» **SOURCE EXCERPT**
* Start *
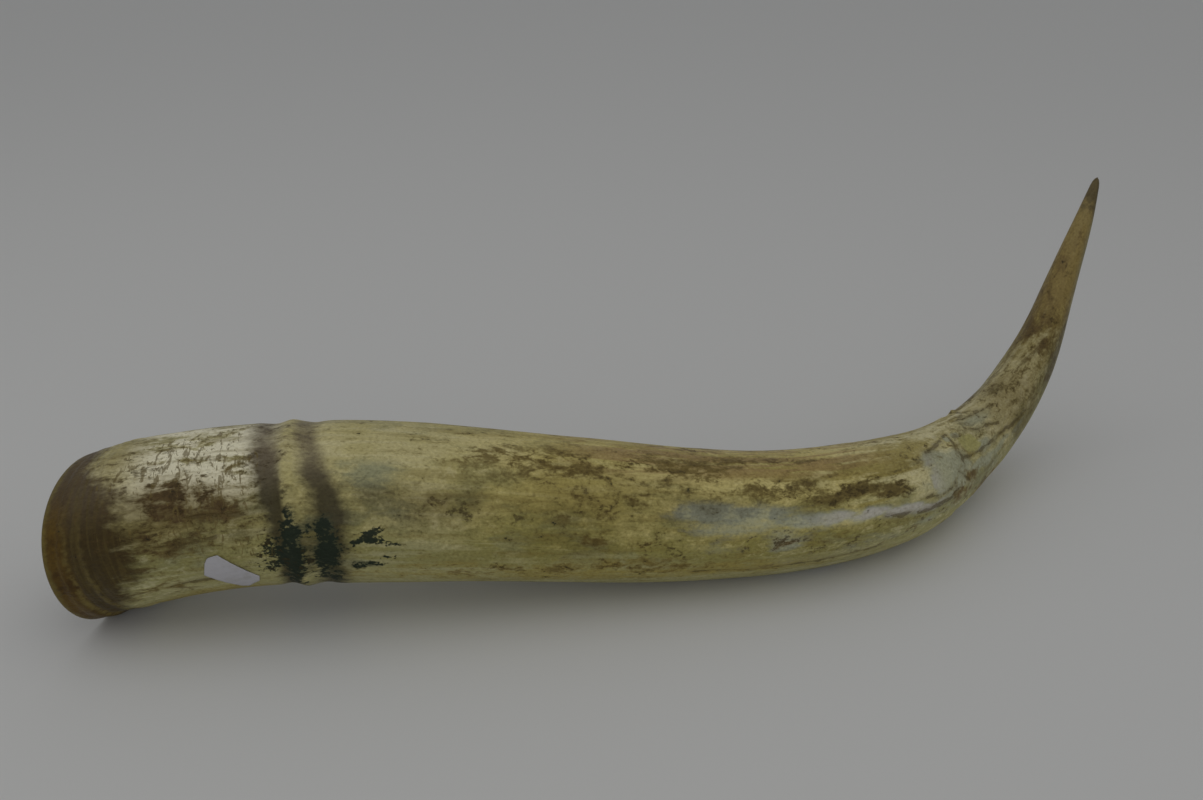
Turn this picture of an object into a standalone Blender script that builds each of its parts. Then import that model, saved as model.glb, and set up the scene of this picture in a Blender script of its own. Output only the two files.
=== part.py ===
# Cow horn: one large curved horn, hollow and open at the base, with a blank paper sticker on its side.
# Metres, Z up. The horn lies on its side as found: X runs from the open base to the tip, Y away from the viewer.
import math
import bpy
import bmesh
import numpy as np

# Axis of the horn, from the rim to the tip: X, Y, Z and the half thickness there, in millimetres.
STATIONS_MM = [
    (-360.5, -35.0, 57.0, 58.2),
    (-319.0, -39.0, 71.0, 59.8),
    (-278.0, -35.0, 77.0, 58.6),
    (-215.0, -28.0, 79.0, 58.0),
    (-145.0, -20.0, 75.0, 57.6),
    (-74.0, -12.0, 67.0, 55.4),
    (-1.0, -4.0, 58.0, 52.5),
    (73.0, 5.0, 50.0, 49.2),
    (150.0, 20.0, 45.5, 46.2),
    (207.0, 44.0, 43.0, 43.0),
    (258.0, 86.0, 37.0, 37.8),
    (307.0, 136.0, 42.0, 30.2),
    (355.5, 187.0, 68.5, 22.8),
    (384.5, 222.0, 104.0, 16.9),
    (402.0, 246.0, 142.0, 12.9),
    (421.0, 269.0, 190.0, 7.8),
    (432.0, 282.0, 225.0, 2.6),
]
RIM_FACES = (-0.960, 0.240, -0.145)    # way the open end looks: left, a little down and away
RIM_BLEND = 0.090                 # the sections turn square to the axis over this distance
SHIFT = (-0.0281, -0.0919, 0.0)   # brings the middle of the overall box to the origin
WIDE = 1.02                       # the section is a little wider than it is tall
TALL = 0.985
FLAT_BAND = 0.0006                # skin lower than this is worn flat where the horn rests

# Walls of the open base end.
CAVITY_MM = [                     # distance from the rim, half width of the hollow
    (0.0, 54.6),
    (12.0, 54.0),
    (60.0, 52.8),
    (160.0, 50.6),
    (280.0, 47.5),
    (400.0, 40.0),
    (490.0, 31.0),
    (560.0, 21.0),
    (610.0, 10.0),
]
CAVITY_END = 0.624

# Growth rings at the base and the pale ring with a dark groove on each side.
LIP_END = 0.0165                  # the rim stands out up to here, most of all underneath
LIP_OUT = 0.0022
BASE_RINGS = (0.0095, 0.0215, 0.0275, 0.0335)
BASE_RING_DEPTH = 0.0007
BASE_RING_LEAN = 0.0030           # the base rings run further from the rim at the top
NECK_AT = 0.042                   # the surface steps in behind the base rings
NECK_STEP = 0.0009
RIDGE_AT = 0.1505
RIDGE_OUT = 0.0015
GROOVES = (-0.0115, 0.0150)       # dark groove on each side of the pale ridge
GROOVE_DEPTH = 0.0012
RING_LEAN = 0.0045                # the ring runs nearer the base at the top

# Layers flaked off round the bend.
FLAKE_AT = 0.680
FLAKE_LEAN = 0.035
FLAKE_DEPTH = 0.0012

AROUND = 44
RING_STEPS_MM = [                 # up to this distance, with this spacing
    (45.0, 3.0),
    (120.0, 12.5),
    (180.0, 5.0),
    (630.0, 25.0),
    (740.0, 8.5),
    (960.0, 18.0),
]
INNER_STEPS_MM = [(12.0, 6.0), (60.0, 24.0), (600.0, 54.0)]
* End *
» **WORK REQUIRED**
Each line from the start of the listing above through the line containing "FLAT_BAND = 0.0006" should be copied exactly, please, with no other lines added.

» **REPLY**
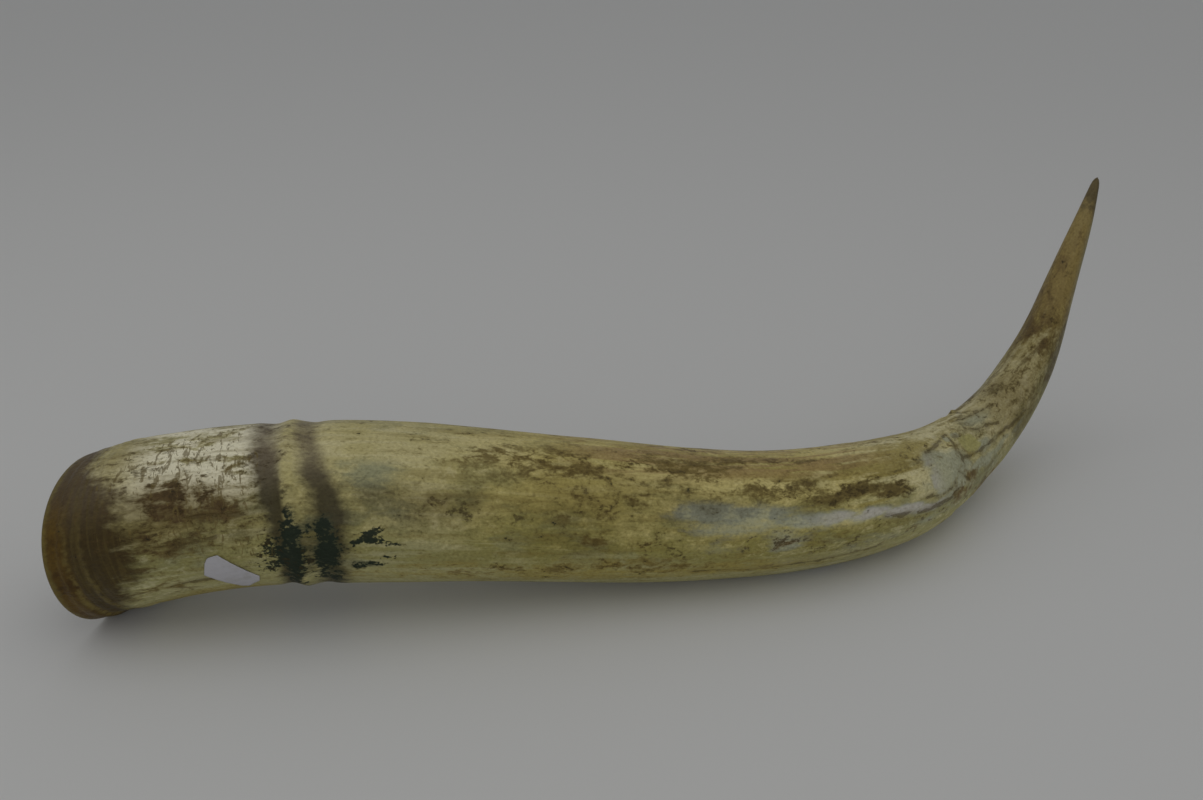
Turn this picture of an object into a standalone Blender script that builds each of its parts. Then import that model, saved as model.glb, and set up the scene of this picture in a Blender script of its own. Output only the two files.
=== part.py ===
# Cow horn: one large curved horn, hollow and open at the base, with a blank paper sticker on its side.
# Metres, Z up. The horn lies on its side as found: X runs from the open base to the tip, Y away from the viewer.
import math
import bpy
import bmesh
import numpy as np

# Axis of the horn, from the rim to the tip: X, Y, Z and the half thickness there, in millimetres.
STATIONS_MM = [
    (-360.5, -35.0, 57.0, 58.2),
    (-319.0, -39.0, 71.0, 59.8),
    (-278.0, -35.0, 77.0, 58.6),
    (-215.0, -28.0, 79.0, 58.0),
    (-145.0, -20.0, 75.0, 57.6),
    (-74.0, -12.0, 67.0, 55.4),
    (-1.0, -4.0, 58.0, 52.5),
    (73.0, 5.0, 50.0, 49.2),
    (150.0, 20.0, 45.5, 46.2),
    (207.0, 44.0, 43.0, 43.0),
    (258.0, 86.0, 37.0, 37.8),
    (307.0, 136.0, 42.0, 30.2),
    (355.5, 187.0, 68.5, 22.8),
    (384.5, 222.0, 104.0, 16.9),
    (402.0, 246.0, 142.0, 12.9),
    (421.0, 269.0, 190.0, 7.8),
    (432.0, 282.0, 225.0, 2.6),
]
RIM_FACES = (-0.960, 0.240, -0.145)    # way the open end looks: left, a little down and away
RIM_BLEND = 0.090                 # the sections turn square to the axis over this distance
SHIFT = (-0.0281, -0.0919, 0.0)   # brings the middle of the overall box to the origin
WIDE = 1.02                       # the section is a little wider than it is tall
TALL = 0.985
FLAT_BAND = 0.0006                # skin lower than this is worn flat where the horn rests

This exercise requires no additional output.